- _DATA SHOWN_:

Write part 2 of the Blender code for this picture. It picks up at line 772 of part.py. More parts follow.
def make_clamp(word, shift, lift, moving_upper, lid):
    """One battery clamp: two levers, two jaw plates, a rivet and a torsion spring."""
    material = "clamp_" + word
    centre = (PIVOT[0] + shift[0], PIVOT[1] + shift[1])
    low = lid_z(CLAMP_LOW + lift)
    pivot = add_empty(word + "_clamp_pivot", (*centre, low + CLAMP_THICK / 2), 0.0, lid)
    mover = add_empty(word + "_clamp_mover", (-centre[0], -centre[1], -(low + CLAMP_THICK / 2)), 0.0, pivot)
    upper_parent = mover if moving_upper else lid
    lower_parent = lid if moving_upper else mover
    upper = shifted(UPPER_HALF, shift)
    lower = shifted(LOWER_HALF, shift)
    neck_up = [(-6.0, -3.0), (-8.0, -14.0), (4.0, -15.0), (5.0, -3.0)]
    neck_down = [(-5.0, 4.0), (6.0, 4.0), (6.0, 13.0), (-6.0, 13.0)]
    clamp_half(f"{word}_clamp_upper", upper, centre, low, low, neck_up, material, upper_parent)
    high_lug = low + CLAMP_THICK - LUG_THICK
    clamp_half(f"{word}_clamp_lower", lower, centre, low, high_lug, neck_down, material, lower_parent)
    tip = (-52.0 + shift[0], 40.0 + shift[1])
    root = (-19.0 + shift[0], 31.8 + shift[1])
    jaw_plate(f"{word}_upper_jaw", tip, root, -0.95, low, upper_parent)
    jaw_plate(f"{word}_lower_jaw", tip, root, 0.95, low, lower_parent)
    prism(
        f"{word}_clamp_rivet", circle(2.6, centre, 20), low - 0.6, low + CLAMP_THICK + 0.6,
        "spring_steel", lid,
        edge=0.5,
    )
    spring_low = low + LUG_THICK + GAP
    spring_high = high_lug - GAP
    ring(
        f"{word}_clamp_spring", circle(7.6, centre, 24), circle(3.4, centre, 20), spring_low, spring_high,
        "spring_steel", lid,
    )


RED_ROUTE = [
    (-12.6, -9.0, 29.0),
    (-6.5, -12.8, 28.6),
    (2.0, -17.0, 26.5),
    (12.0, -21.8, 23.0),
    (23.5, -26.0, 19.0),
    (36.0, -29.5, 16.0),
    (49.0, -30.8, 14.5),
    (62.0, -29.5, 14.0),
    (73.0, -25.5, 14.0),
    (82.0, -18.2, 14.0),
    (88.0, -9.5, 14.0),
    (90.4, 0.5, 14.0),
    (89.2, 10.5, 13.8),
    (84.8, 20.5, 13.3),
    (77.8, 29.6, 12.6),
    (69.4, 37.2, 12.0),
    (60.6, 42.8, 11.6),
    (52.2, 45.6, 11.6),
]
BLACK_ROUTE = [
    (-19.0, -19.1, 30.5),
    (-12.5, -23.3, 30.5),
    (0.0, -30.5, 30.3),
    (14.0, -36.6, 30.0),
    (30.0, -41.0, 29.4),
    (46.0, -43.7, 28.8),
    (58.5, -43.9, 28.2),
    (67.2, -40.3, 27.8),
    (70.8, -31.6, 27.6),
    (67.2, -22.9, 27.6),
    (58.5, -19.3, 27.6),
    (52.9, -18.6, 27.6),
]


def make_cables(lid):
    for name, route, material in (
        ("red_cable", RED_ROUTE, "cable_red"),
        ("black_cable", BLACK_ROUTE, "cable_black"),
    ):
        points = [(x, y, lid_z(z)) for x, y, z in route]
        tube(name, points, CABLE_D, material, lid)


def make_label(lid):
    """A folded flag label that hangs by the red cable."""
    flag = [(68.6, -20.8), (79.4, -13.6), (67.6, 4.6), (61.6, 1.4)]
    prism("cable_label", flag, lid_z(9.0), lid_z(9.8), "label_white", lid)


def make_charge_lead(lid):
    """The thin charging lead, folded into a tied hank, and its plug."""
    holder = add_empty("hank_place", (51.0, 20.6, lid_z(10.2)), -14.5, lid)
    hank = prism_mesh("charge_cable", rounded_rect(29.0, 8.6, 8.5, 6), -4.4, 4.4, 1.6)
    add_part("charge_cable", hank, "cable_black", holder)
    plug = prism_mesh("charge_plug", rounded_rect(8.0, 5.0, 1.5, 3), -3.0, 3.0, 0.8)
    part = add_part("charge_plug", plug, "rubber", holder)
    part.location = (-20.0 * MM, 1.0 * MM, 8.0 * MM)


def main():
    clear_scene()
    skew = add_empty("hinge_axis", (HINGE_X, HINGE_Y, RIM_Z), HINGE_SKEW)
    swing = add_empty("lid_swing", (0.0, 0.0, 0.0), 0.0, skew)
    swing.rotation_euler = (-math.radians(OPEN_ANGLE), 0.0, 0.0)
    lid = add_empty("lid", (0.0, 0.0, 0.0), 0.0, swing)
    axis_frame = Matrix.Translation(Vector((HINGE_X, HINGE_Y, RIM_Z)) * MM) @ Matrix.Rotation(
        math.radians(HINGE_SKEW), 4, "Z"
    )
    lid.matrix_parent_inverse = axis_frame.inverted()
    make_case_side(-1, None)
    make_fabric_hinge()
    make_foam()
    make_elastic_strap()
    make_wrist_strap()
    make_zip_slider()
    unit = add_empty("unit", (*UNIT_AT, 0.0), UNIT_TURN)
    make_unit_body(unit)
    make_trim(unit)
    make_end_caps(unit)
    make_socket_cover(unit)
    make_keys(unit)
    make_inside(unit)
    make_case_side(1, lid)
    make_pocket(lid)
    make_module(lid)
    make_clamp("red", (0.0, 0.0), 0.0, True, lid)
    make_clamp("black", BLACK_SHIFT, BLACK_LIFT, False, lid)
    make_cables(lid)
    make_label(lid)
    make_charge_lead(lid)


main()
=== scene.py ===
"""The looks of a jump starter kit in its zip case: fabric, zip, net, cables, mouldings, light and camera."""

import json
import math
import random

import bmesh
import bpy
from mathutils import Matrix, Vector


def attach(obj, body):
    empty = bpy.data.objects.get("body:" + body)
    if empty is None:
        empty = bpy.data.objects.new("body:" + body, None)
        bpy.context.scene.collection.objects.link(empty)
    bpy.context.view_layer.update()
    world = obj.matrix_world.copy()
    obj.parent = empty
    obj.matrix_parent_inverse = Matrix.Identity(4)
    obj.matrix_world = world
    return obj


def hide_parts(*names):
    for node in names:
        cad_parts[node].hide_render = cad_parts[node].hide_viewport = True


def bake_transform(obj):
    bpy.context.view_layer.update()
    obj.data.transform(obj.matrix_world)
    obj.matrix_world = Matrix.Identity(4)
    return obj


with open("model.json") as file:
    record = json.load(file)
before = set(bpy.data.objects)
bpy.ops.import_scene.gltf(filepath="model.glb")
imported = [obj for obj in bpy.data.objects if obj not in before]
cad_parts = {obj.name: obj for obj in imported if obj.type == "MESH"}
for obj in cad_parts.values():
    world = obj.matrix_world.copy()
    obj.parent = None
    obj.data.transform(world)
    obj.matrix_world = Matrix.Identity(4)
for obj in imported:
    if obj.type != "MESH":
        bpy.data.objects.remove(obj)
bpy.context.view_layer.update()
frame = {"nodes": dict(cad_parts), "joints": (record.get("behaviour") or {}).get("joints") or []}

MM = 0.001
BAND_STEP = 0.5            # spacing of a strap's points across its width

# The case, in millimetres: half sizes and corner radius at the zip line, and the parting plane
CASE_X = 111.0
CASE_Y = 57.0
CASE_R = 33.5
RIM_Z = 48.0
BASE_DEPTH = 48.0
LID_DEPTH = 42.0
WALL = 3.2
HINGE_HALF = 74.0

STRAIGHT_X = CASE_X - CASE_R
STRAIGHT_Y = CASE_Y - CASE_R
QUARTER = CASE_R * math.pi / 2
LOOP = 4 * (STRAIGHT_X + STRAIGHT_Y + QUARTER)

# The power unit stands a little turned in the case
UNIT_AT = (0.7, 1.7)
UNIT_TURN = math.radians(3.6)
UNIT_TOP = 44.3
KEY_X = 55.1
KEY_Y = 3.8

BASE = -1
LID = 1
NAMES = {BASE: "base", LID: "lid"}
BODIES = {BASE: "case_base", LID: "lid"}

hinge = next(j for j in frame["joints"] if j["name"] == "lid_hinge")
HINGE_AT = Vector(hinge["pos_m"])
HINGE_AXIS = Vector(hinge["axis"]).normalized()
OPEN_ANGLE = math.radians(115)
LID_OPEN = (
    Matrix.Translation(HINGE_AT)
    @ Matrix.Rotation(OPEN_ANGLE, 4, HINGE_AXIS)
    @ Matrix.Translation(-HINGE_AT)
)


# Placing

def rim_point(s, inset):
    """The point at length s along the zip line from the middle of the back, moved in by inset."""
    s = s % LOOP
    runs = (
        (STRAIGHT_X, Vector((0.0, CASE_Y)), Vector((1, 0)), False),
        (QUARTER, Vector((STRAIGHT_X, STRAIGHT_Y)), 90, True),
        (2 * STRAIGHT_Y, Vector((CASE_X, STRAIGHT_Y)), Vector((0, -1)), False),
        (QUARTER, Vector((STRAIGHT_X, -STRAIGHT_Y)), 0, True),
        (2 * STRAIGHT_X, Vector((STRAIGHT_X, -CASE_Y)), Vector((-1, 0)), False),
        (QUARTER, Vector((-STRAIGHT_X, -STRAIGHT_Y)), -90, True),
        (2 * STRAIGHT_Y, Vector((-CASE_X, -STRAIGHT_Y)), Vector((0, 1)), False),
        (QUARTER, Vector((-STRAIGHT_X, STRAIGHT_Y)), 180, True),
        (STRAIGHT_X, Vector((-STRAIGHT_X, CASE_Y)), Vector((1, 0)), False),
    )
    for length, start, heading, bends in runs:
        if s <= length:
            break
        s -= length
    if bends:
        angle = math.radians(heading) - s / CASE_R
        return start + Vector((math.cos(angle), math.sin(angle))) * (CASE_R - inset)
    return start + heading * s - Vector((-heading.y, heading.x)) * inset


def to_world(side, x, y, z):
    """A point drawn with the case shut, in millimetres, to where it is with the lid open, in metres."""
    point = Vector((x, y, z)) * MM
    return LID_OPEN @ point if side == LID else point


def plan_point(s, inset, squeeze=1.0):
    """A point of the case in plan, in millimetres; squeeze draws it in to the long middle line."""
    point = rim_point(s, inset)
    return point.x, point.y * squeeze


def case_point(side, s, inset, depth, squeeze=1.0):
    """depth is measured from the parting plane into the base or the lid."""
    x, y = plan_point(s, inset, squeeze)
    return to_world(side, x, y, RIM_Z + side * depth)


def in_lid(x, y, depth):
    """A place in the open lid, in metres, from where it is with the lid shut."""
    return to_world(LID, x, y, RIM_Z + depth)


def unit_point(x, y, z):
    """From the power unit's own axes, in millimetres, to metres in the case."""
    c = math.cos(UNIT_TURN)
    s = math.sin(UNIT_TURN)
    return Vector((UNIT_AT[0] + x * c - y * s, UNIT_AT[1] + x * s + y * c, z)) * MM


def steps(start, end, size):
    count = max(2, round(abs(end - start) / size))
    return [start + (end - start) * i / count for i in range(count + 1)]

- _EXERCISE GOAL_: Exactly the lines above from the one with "for node in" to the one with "obj.data.transform(world)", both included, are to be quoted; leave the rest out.

- _THE COMPLETED TASK_:
    for node in names:
        cad_parts[node].hide_render = cad_parts[node].hide_viewport = True


def bake_transform(obj):
    bpy.context.view_layer.update()
    obj.data.transform(obj.matrix_world)
    obj.matrix_world = Matrix.Identity(4)
    return obj


with open("model.json") as file:
    record = json.load(file)
before = set(bpy.data.objects)
bpy.ops.import_scene.gltf(filepath="model.glb")
imported = [obj for obj in bpy.data.objects if obj not in before]
cad_parts = {obj.name: obj for obj in imported if obj.type == "MESH"}
for obj in cad_parts.values():
    world = obj.matrix_world.copy()
    obj.parent = None
    obj.data.transform(world)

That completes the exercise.